Re: Wheel Howl (not squeal)
Author: OldPoleBurner
Date: 01-02-2014 - 19:09
Since I was assigned to work on the property (BART) in the days when the first articles were delivered, all equipped with standard conical wheel treads which were very very quiet (scary quiet even) to anybody standing trackside; I have come to a theory about all that noise.
After the twelfth car was delivered, they started coming with non-standard cylindrical wheel treads, which were indeed a lot noisier, even then. This was supposedly because the ride (pitch & woo) was judged to be unpleasant. Rather than correct the dampening ratios, Bechtel came up with this solution. Of course, this means that no taper exists to help guide the wheels around curves. Flanges are all there is - much like a toy train!
Worse yet, the extreme rigidity of the trucks, and their inadequate dampening, was never fixed. Electronic studies of track circuit performance even revealed that wheels were routinely lifting off the rail by a few thousandths, breaking train detection, and probably accelerating corrugation effects. To my knowledge, nothing was ever done about any of this.

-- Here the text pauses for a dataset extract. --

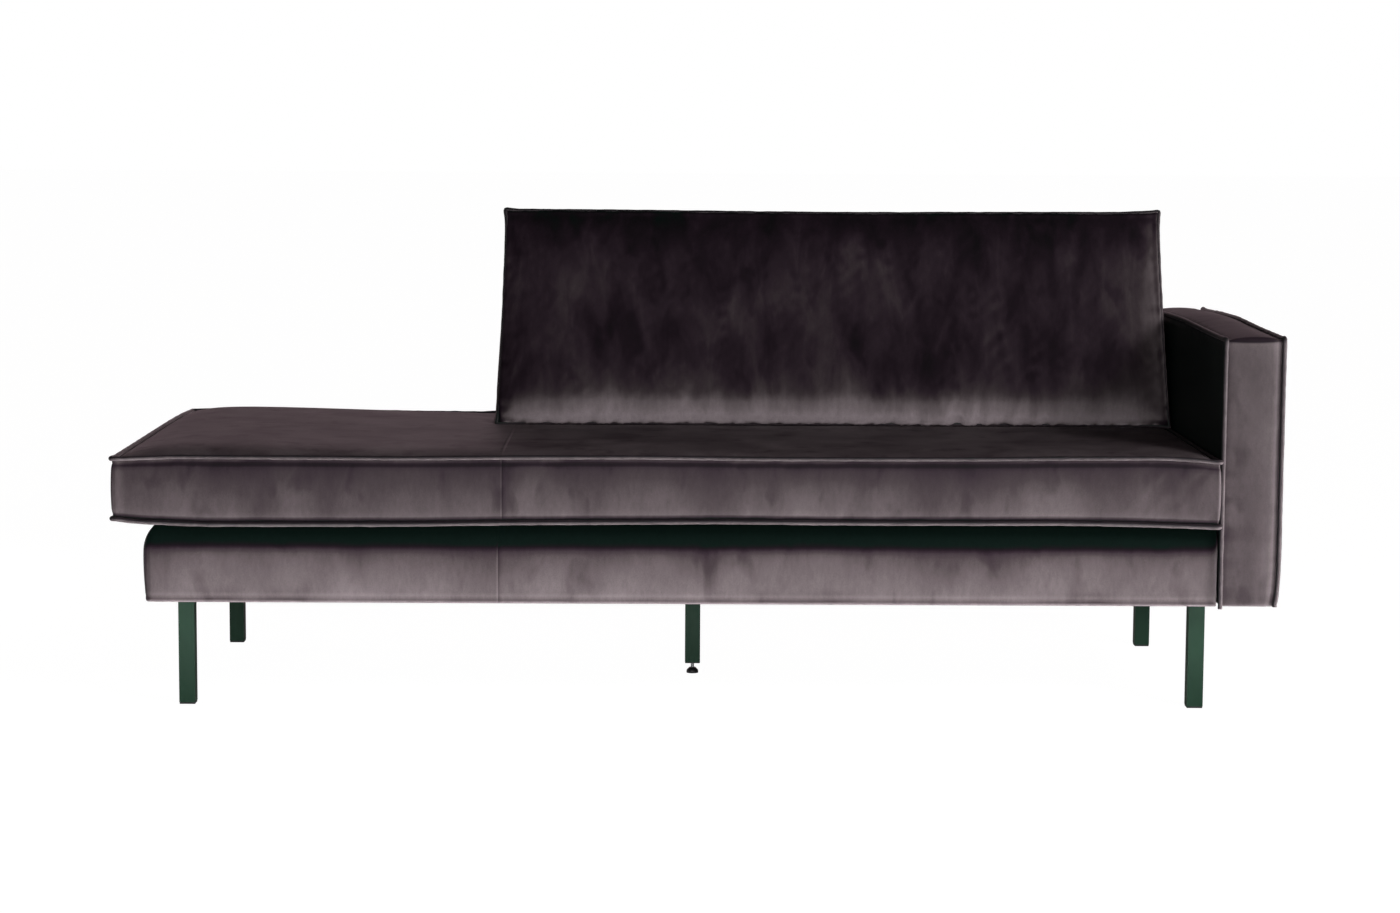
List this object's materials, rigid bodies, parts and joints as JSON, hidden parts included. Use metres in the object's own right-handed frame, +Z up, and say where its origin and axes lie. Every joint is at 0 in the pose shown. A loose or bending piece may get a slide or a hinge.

Moreover, even on tangent, both flange fillet radii must be in contact with gauge corners of the rail at the same time; in order to have any finesse control of the wheels. This leads to extreme wear on both wheel and rail; and indeed could be the cause of premature corrugation. Fact is, rail that should last nearly 100 million ton-miles (very light cars on heavy rail), continues to have a very short lifespan - much shorter than the average freight line. BART track is thus inordinately expensive to maintain; not to mention the systemic train control problems caused by wheels that can't keep the rails clean of rust. Rust beads were common on rail tops, for several years until the wheels were worn-in to a natural taper. (caused by the cant of the rail as seated in the tie plates).
Sometimes it just doesn't pay to re-invent the wheel! Especially, when it was already working just fine, and was not the problem. Not that anyone at Bechtel knew anything about that - or cared. They just ignored us young troglytes with any rail experience!